With the help of area schoolchildren, "We have built some wonderful rain gardens on certain sites, only to have contractors mow over them entirely," she added.
"Industrial-strength" rain gardens are possible where there are large-scale storm water management requirements. An environmental engineer may need to weigh in on the design to ensure proper drainage.
The American Society of Landscape Artists offers awards for careful stewardship, wise planning and artful design, and recently conferred an award for sustainable landscaping on a residential project is San Francisco. The idea could be replicated by municipalities where expanses of concrete pose environmental threats and aesthetic challenges.
Designed and installed by the homeowners for just $500, the "crack garden" was originally an area of poured concrete that retained excess heat in the summer and increased water runoff to the surrounding area. The homeowners took jackhammers to the concrete, creating cracks for plantings. The cracks extended down to the soil, turning the impermeable slab into a permeable and attractive garden space with retained hard surfacing for furniture and such. And many of the plants were chosen for their ability to tolerate foot traffic, so use of the space isn't
necessarily limited on account of the interruptions in concrete.
The garden consists of flowers, herbs, vegetables and "even aesthetically pleasing rogue weeds," according to the ASLA Web site.

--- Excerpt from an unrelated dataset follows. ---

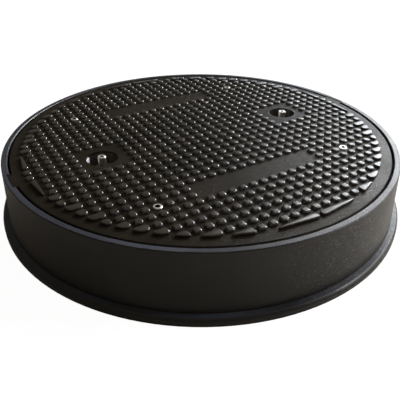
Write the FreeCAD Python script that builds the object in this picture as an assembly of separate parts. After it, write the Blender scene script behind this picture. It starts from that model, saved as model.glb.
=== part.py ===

While imagination and innovation certainly exist in parks and recreation landscape design and practices, and while low-cost solutions like the San Francisco crack garden annually receive attention, Robertson of Mesa Landscape Architects worries that short-sightedness and bottom-line concerns affect landscaping decisions for the worse. "There's a lot of room for improvement in selection of landscape lighting choices, for example," he said. "As a whole, we've got to do a better job of assessing life cycle cost vs. front-end or initial cost."